Anything to do with lakes, rivers and storms always grabs my attention; I have a love for nature than can never be equalled. Here Evarts creates a portrait of Baker Lake and in just over three minutes manifests something so descriptive and artistic, that one truly feels like they are sitting by the lake itself, the piano at times also sounds like the windblown ripples across the water.
Nine Mile Bridge is our penultimate offering on this journey, it is filled with a narrative of deep and meaningful memories, while the piano flows like the river under the bridge, there is also a defined and distinct sense of deep thought here, it is as if one is trawling over old times whilst gazing over the bridge, there is also a moving and powerful energy about the construction of this track that needs to be carefully listened to as well.

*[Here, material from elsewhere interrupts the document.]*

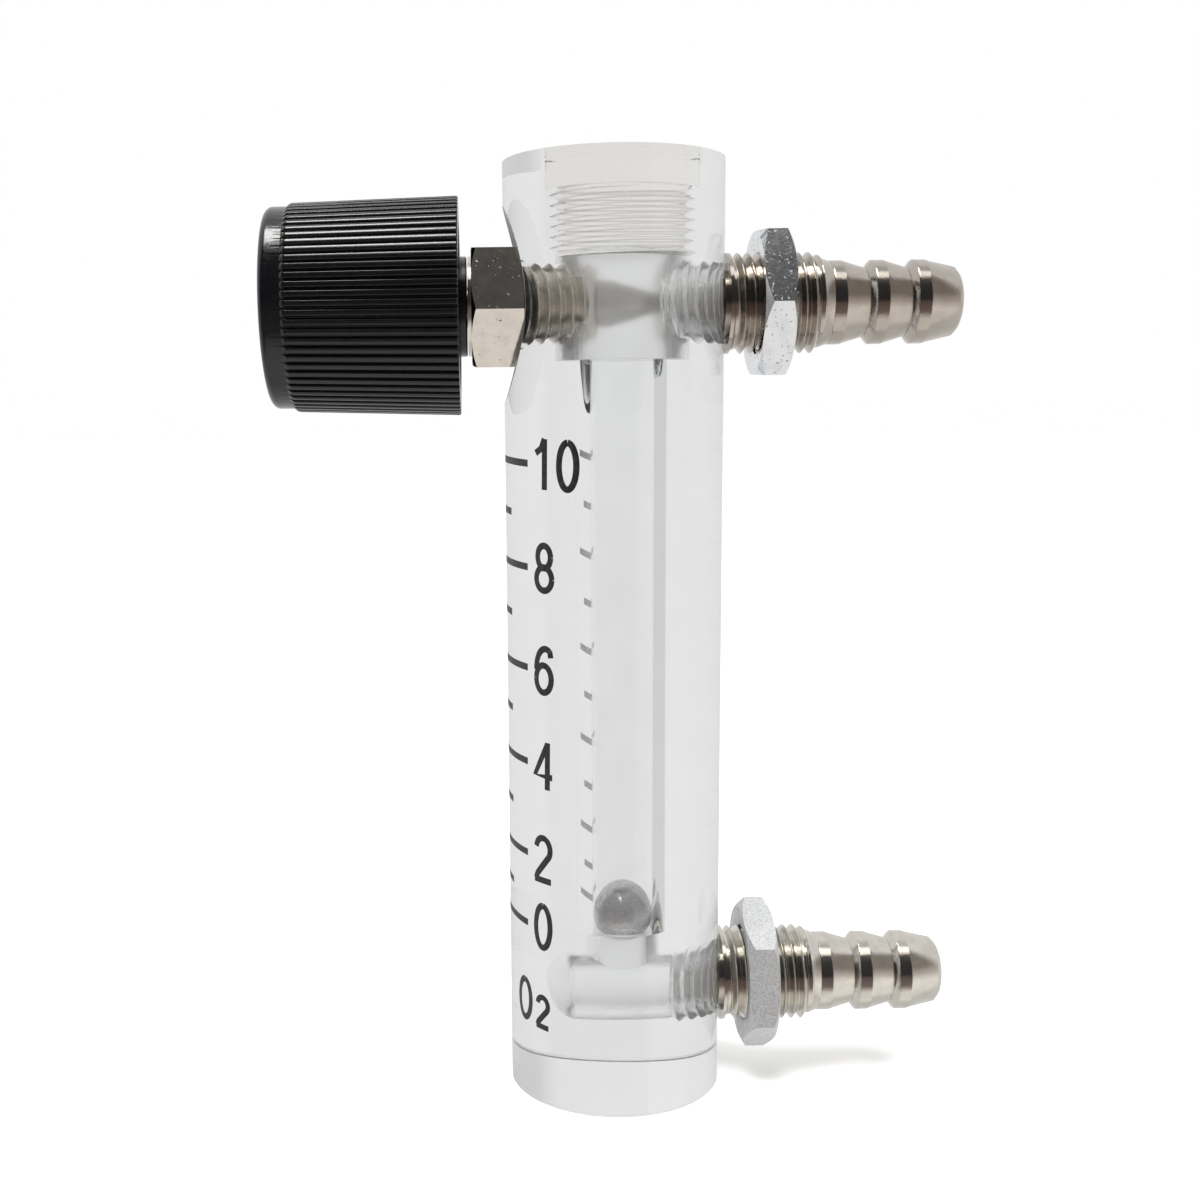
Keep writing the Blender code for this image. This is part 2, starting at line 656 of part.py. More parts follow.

So we arrive at the last doorway of the album we now fondly know as Home Again. Evarts finishes with the perfect ending track, through the music, one can see shards of sunlight move across the room and the light creates dappled shadows of memories as the piece plays out. The Good Life for me seems to sum up the whole album, and a sense of gratitude can be found solidly within the frame of the arrangement.
Home Again by Loren Evarts is another classic album in the solo piano genre; this release is the holder of many memories and reflections, and Evarts the master builder of those magical musical moments. This has to be one of the most contemplative albums I have listened to for a long while and one that I would recommend in a heartbeat.